* [Directive] Please write out the material that follows, exactly as it stands.

* [Material]
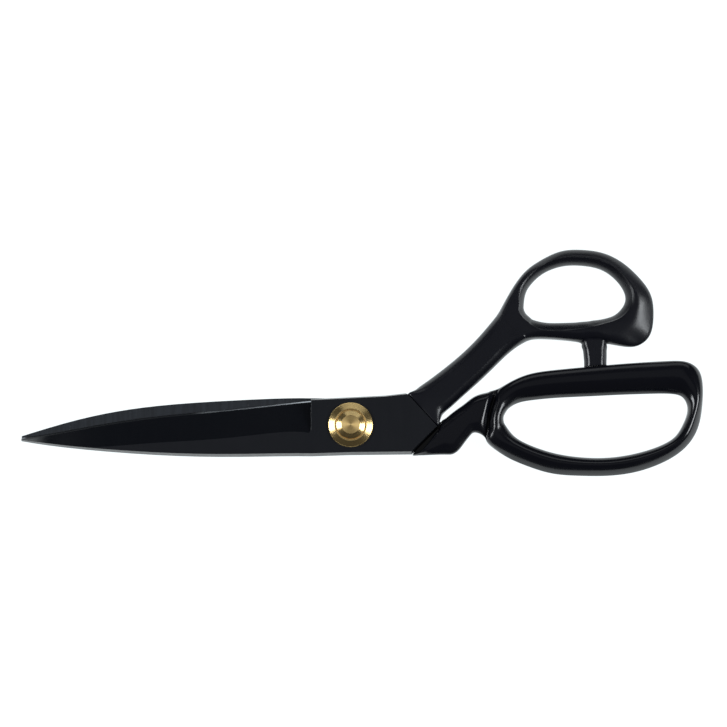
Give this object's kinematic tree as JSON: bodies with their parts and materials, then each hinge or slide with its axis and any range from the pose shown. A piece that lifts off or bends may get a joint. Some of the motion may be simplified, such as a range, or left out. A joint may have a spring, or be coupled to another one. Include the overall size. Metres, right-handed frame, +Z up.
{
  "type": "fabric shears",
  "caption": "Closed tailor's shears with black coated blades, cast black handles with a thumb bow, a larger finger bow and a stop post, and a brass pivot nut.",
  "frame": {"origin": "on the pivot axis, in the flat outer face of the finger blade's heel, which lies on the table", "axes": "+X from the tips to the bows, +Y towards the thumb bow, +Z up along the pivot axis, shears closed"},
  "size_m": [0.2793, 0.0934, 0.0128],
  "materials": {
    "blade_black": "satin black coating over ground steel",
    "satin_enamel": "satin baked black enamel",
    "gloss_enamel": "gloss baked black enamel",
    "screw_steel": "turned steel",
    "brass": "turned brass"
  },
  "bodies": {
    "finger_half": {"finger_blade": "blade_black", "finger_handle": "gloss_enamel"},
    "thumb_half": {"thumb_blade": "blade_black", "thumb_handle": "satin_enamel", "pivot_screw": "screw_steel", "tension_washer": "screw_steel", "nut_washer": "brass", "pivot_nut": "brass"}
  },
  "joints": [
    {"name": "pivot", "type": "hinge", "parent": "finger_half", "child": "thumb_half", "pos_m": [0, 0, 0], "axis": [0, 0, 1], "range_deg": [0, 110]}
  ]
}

* [Task solution]
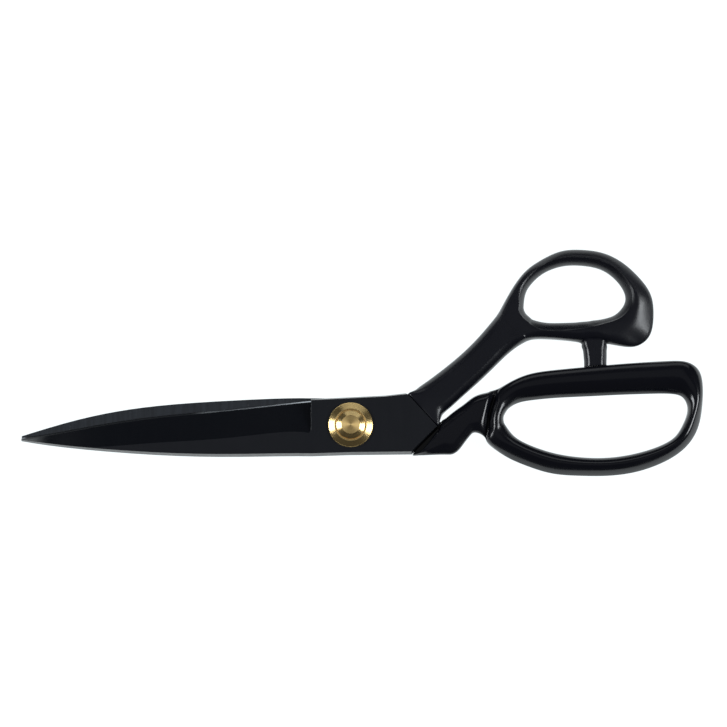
Give this object's kinematic tree as JSON: bodies with their parts and materials, then each hinge or slide with its axis and any range from the pose shown. A piece that lifts off or bends may get a joint. Some of the motion may be simplified, such as a range, or left out. A joint may have a spring, or be coupled to another one. Include the overall size. Metres, right-handed frame, +Z up.
{
  "type": "fabric shears",
  "caption": "Closed tailor's shears with black coated blades, cast black handles with a thumb bow, a larger finger bow and a stop post, and a brass pivot nut.",
  "frame": {"origin": "on the pivot axis, in the flat outer face of the finger blade's heel, which lies on the table", "axes": "+X from the tips to the bows, +Y towards the thumb bow, +Z up along the pivot axis, shears closed"},
  "size_m": [0.2793, 0.0934, 0.0128],
  "materials": {
    "blade_black": "satin black coating over ground steel",
    "satin_enamel": "satin baked black enamel",
    "gloss_enamel": "gloss baked black enamel",
    "screw_steel": "turned steel",
    "brass": "turned brass"
  },
  "bodies": {
    "finger_half": {"finger_blade": "blade_black", "finger_handle": "gloss_enamel"},
    "thumb_half": {"thumb_blade": "blade_black", "thumb_handle": "satin_enamel", "pivot_screw": "screw_steel", "tension_washer": "screw_steel", "nut_washer": "brass", "pivot_nut": "brass"}
  },
  "joints": [
    {"name": "pivot", "type": "hinge", "parent": "finger_half", "child": "thumb_half", "pos_m": [0, 0, 0], "axis": [0, 0, 1], "range_deg": [0, 110]}
  ]
}